When the bartender took our plates, more than three quarters of the salad was left. Lisa commented that the dressing was really “Frenchy.” With the exception of homemade French dressings, I have yet to meet a French dressing from a bottle that is even near to tasting good. The bartender asked her if she wanted it boxed up… “Ummm… No.” Enough said?

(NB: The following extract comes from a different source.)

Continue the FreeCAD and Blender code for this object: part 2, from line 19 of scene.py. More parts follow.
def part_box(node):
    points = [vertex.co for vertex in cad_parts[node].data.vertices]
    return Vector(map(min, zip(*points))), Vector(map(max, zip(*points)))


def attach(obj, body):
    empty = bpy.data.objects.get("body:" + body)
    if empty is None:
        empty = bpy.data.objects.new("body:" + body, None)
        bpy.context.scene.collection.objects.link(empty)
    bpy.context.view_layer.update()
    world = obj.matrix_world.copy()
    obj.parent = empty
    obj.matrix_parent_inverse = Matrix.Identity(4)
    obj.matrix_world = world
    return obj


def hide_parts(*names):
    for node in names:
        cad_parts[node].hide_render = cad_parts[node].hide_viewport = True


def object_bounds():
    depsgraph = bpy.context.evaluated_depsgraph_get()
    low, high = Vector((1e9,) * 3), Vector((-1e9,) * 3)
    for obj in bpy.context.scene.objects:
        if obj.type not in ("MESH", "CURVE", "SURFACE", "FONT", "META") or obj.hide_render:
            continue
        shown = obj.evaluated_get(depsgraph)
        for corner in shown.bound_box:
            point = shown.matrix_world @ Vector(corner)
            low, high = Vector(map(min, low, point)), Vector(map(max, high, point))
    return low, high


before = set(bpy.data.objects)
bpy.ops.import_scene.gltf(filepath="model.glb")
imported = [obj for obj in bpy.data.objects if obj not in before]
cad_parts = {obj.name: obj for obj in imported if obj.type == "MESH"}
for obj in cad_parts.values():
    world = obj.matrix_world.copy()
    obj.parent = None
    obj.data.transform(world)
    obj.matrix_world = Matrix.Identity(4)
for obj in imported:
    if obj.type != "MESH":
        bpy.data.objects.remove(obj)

All told, the Harry Buffalo has a lot of potential. It fails to meet that potential at every turn, opting for mediocrity, trying to blend in with the rest of the chain-bar fillers that are out there. I know that this is America and the almighty dollar drives just about everything, but sometimes you have to open your eyes a little. Don’t opt for the cheapest crap you can buy to serve to people. Serve them good food and instead of having a three quarters empty restaurant during the lunch rush, you will have all the seats filled. If your food is delicious people will want to come there and bring their co-workers and friends. I would never bring anybody to eat compressed fish nuggets on a mini-bun. I doubt that Lisa will be rushing back with her husband to down another uninspired salad. It’s not that hard to figure out people!
I give this restaurant a solid C-, bordering on D+. There are plenty of other places you can go in the same price range that give you better food. When you drive by the Harry Buffalo in North Olmsted, give em a honk and keep driving to another restaurant that serves good food.